Work required:
Print the whole listing exactly.
+++
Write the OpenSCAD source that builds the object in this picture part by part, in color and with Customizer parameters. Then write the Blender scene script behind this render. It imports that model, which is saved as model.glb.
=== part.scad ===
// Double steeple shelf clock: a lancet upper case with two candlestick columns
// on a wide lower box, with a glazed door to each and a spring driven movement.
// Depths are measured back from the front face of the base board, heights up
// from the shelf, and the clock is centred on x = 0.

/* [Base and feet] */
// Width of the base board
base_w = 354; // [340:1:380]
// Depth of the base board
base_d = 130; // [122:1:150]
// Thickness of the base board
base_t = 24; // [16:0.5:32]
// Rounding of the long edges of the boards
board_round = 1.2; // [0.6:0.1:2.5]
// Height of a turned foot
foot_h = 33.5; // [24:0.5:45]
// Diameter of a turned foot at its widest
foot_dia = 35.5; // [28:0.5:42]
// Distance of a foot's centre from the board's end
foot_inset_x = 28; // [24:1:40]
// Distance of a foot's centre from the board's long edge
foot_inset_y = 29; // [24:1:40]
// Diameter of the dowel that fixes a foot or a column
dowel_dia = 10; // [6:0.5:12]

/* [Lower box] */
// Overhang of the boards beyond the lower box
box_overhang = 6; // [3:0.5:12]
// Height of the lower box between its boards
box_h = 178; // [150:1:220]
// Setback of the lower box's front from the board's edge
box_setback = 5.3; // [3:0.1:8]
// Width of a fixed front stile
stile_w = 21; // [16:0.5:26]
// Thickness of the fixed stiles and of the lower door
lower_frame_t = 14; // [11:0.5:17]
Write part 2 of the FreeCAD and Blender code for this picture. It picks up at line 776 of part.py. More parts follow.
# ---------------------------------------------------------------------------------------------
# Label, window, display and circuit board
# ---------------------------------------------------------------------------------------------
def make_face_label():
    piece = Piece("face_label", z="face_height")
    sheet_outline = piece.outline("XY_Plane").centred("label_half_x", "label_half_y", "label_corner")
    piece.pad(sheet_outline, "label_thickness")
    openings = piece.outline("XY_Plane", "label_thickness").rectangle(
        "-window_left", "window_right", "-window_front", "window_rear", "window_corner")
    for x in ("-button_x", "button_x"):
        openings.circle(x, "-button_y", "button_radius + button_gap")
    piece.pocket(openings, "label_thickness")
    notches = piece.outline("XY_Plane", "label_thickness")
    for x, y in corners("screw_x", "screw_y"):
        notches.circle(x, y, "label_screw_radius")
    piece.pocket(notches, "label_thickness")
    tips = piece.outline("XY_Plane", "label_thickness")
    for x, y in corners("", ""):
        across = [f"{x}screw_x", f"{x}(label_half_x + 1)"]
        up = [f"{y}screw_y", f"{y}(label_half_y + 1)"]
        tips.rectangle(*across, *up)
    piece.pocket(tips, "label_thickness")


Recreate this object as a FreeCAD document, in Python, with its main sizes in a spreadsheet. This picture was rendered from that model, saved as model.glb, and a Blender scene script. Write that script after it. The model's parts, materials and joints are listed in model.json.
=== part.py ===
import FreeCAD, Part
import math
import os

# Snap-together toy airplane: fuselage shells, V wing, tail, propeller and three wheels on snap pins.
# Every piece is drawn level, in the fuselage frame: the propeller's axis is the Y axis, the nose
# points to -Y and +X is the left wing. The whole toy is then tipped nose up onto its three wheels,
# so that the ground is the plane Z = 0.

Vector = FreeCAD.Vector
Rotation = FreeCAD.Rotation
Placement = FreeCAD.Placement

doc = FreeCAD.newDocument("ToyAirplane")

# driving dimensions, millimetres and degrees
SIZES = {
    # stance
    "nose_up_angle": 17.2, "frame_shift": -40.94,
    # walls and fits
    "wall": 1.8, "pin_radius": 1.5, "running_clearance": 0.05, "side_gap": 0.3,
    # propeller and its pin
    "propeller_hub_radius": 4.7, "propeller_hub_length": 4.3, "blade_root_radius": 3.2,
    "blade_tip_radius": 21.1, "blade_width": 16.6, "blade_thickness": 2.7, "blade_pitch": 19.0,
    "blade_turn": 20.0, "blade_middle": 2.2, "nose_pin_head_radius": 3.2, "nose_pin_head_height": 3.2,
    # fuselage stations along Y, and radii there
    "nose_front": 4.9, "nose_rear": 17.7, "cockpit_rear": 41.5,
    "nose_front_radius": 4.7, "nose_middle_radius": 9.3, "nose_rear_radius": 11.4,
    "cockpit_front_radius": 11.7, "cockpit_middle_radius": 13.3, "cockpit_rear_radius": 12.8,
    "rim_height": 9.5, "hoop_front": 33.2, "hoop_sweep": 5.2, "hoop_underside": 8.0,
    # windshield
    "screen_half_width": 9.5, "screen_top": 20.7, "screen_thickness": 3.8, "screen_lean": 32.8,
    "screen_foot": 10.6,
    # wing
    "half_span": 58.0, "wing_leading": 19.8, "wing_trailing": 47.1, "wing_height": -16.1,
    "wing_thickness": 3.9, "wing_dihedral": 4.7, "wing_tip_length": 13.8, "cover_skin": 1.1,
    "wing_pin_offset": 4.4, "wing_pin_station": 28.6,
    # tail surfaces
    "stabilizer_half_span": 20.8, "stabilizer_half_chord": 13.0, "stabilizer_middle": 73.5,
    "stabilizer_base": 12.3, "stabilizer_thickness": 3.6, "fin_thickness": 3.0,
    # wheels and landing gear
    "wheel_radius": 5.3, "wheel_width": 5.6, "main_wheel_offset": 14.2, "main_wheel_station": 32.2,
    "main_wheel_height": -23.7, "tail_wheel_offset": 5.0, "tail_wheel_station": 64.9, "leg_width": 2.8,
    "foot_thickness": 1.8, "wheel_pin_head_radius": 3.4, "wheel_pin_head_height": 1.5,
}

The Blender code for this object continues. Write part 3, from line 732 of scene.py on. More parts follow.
+++
Complete answer:
Write the OpenSCAD source that builds the object in this picture part by part, in color and with Customizer parameters. Then write the Blender scene script behind this render. It imports that model, which is saved as model.glb.
=== part.scad ===
// Double steeple shelf clock: a lancet upper case with two candlestick columns
// on a wide lower box, with a glazed door to each and a spring driven movement.
// Depths are measured back from the front face of the base board, heights up
// from the shelf, and the clock is centred on x = 0.

/* [Base and feet] */
// Width of the base board
base_w = 354; // [340:1:380]
// Depth of the base board
base_d = 130; // [122:1:150]
// Thickness of the base board
base_t = 24; // [16:0.5:32]
// Rounding of the long edges of the boards
board_round = 1.2; // [0.6:0.1:2.5]
// Height of a turned foot
foot_h = 33.5; // [24:0.5:45]
// Diameter of a turned foot at its widest
foot_dia = 35.5; // [28:0.5:42]
// Distance of a foot's centre from the board's end
foot_inset_x = 28; // [24:1:40]
// Distance of a foot's centre from the board's long edge
foot_inset_y = 29; // [24:1:40]
// Diameter of the dowel that fixes a foot or a column
dowel_dia = 10; // [6:0.5:12]

/* [Lower box] */
// Overhang of the boards beyond the lower box
box_overhang = 6; // [3:0.5:12]
// Height of the lower box between its boards
box_h = 178; // [150:1:220]
// Setback of the lower box's front from the board's edge
box_setback = 5.3; // [3:0.1:8]
// Width of a fixed front stile
stile_w = 21; // [16:0.5:26]
// Thickness of the fixed stiles and of the lower door
lower_frame_t = 14; // [11:0.5:17]
Write part 2 of the FreeCAD and Blender code for this picture. It picks up at line 776 of part.py. More parts follow.
# ---------------------------------------------------------------------------------------------
# Label, window, display and circuit board
# ---------------------------------------------------------------------------------------------
def make_face_label():
    piece = Piece("face_label", z="face_height")
    sheet_outline = piece.outline("XY_Plane").centred("label_half_x", "label_half_y", "label_corner")
    piece.pad(sheet_outline, "label_thickness")
    openings = piece.outline("XY_Plane", "label_thickness").rectangle(
        "-window_left", "window_right", "-window_front", "window_rear", "window_corner")
    for x in ("-button_x", "button_x"):
        openings.circle(x, "-button_y", "button_radius + button_gap")
    piece.pocket(openings, "label_thickness")
    notches = piece.outline("XY_Plane", "label_thickness")
    for x, y in corners("screw_x", "screw_y"):
        notches.circle(x, y, "label_screw_radius")
    piece.pocket(notches, "label_thickness")
    tips = piece.outline("XY_Plane", "label_thickness")
    for x, y in corners("", ""):
        across = [f"{x}screw_x", f"{x}(label_half_x + 1)"]
        up = [f"{y}screw_y", f"{y}(label_half_y + 1)"]
        tips.rectangle(*across, *up)
    piece.pocket(tips, "label_thickness")


Recreate this object as a FreeCAD document, in Python, with its main sizes in a spreadsheet. This picture was rendered from that model, saved as model.glb, and a Blender scene script. Write that script after it. The model's parts, materials and joints are listed in model.json.
=== part.py ===
import FreeCAD, Part
import math
import os

# Snap-together toy airplane: fuselage shells, V wing, tail, propeller and three wheels on snap pins.
# Every piece is drawn level, in the fuselage frame: the propeller's axis is the Y axis, the nose
# points to -Y and +X is the left wing. The whole toy is then tipped nose up onto its three wheels,
# so that the ground is the plane Z = 0.

Vector = FreeCAD.Vector
Rotation = FreeCAD.Rotation
Placement = FreeCAD.Placement

doc = FreeCAD.newDocument("ToyAirplane")

# driving dimensions, millimetres and degrees
SIZES = {
    # stance
    "nose_up_angle": 17.2, "frame_shift": -40.94,
    # walls and fits
    "wall": 1.8, "pin_radius": 1.5, "running_clearance": 0.05, "side_gap": 0.3,
    # propeller and its pin
    "propeller_hub_radius": 4.7, "propeller_hub_length": 4.3, "blade_root_radius": 3.2,
    "blade_tip_radius": 21.1, "blade_width": 16.6, "blade_thickness": 2.7, "blade_pitch": 19.0,
    "blade_turn": 20.0, "blade_middle": 2.2, "nose_pin_head_radius": 3.2, "nose_pin_head_height": 3.2,
    # fuselage stations along Y, and radii there
    "nose_front": 4.9, "nose_rear": 17.7, "cockpit_rear": 41.5,
    "nose_front_radius": 4.7, "nose_middle_radius": 9.3, "nose_rear_radius": 11.4,
    "cockpit_front_radius": 11.7, "cockpit_middle_radius": 13.3, "cockpit_rear_radius": 12.8,
    "rim_height": 9.5, "hoop_front": 33.2, "hoop_sweep": 5.2, "hoop_underside": 8.0,
    # windshield
    "screen_half_width": 9.5, "screen_top": 20.7, "screen_thickness": 3.8, "screen_lean": 32.8,
    "screen_foot": 10.6,
    # wing
    "half_span": 58.0, "wing_leading": 19.8, "wing_trailing": 47.1, "wing_height": -16.1,
    "wing_thickness": 3.9, "wing_dihedral": 4.7, "wing_tip_length": 13.8, "cover_skin": 1.1,
    "wing_pin_offset": 4.4, "wing_pin_station": 28.6,
    # tail surfaces
    "stabilizer_half_span": 20.8, "stabilizer_half_chord": 13.0, "stabilizer_middle": 73.5,
    "stabilizer_base": 12.3, "stabilizer_thickness": 3.6, "fin_thickness": 3.0,
    # wheels and landing gear
    "wheel_radius": 5.3, "wheel_width": 5.6, "main_wheel_offset": 14.2, "main_wheel_station": 32.2,
    "main_wheel_height": -23.7, "tail_wheel_offset": 5.0, "tail_wheel_station": 64.9, "leg_width": 2.8,
    "foot_thickness": 1.8, "wheel_pin_head_radius": 3.4, "wheel_pin_head_height": 1.5,
}

The Blender code for this object continues. Write part 3, from line 732 of scene.py on. More parts follow.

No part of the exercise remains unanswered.